* Work to be completed: Scan the lines below for "manifold"; report the number of lines that contain it, and only that.

* Information supplied:
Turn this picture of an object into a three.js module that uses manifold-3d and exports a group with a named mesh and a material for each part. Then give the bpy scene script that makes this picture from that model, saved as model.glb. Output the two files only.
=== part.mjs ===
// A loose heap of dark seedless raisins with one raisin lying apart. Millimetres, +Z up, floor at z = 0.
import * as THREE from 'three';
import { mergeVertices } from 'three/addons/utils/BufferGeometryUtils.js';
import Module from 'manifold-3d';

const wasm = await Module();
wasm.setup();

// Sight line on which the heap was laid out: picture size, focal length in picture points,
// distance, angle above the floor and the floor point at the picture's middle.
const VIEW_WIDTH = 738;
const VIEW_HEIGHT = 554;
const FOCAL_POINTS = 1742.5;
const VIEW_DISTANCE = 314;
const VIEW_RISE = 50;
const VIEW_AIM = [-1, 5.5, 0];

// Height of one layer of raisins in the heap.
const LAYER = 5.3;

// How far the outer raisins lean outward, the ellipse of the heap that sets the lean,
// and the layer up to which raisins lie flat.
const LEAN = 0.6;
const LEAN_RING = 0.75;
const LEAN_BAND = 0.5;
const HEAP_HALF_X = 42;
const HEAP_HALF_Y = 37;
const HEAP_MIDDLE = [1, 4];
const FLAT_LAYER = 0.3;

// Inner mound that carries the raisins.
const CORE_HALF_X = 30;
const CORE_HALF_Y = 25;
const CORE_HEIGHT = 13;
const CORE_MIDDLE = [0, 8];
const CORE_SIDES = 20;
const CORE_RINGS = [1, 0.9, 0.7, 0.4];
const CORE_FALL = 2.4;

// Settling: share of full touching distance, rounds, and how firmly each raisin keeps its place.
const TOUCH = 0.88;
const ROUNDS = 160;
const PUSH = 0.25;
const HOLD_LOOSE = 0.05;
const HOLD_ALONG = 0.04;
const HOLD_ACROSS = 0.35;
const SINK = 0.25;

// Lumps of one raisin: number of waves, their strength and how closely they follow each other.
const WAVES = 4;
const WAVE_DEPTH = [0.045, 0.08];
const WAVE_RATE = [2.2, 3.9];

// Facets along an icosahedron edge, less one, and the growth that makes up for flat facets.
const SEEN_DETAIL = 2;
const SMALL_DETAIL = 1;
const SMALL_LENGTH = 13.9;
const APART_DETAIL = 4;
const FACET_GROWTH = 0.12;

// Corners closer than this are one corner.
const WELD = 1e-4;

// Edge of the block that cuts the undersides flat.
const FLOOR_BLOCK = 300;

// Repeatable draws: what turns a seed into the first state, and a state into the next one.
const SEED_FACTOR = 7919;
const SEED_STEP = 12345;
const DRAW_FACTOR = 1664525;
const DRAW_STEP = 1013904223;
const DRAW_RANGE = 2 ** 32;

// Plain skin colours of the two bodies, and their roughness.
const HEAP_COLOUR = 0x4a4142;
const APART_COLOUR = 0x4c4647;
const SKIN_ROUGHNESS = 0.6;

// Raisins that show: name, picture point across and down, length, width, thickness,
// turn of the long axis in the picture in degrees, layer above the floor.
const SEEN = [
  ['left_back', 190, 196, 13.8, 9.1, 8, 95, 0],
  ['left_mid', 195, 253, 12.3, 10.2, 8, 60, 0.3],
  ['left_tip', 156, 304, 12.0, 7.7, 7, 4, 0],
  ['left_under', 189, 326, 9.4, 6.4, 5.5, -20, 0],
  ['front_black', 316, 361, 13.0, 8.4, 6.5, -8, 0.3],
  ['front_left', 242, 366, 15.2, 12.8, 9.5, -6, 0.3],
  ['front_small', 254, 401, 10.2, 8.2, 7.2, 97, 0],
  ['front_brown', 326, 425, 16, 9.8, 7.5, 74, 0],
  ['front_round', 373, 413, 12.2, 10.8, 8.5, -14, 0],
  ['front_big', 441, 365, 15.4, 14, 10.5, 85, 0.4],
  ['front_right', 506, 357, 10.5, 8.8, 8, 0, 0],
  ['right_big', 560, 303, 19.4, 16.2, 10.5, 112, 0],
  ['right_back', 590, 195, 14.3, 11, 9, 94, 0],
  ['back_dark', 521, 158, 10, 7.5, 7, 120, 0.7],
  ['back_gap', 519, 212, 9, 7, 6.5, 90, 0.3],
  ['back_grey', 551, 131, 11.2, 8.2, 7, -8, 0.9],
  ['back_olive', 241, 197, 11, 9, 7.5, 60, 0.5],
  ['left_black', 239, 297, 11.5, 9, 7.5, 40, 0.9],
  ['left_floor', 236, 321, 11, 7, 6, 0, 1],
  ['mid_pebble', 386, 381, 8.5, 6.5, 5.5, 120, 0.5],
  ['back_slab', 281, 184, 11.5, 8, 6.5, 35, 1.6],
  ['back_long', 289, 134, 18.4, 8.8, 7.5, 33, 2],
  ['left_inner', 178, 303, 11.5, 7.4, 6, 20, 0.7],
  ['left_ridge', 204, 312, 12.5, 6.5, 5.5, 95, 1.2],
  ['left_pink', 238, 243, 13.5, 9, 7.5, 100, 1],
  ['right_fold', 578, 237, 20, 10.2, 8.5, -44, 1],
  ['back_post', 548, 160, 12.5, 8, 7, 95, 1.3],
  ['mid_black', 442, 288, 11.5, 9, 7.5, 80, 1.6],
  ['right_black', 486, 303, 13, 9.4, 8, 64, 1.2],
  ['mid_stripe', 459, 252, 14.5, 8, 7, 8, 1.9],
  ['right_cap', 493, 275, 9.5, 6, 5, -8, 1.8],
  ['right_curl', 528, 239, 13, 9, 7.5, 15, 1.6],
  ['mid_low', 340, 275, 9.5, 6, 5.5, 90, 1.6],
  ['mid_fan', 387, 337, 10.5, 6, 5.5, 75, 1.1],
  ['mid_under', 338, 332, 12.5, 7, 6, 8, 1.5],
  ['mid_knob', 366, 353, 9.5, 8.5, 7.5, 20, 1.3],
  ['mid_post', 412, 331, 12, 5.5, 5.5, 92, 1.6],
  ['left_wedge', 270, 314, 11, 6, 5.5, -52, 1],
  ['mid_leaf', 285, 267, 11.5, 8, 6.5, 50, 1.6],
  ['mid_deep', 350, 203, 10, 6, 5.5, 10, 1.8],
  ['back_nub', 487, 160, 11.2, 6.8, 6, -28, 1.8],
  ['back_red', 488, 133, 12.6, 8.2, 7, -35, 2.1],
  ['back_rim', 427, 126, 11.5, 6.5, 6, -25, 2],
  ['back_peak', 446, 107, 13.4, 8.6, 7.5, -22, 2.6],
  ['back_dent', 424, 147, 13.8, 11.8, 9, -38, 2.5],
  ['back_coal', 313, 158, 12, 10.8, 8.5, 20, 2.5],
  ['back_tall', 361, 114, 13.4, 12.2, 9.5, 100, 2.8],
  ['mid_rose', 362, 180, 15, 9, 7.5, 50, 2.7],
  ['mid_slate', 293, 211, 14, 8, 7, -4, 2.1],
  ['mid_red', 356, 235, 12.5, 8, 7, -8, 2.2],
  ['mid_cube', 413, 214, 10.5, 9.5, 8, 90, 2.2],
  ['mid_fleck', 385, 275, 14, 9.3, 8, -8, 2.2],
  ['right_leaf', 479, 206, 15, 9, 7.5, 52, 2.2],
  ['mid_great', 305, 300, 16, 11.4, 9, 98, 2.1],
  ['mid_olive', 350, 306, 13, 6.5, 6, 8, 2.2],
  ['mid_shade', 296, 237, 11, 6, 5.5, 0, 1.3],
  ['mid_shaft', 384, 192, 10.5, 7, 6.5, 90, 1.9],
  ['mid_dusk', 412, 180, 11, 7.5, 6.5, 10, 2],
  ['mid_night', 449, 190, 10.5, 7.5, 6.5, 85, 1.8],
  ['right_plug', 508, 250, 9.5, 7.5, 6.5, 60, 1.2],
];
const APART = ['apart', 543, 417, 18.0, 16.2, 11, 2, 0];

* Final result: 2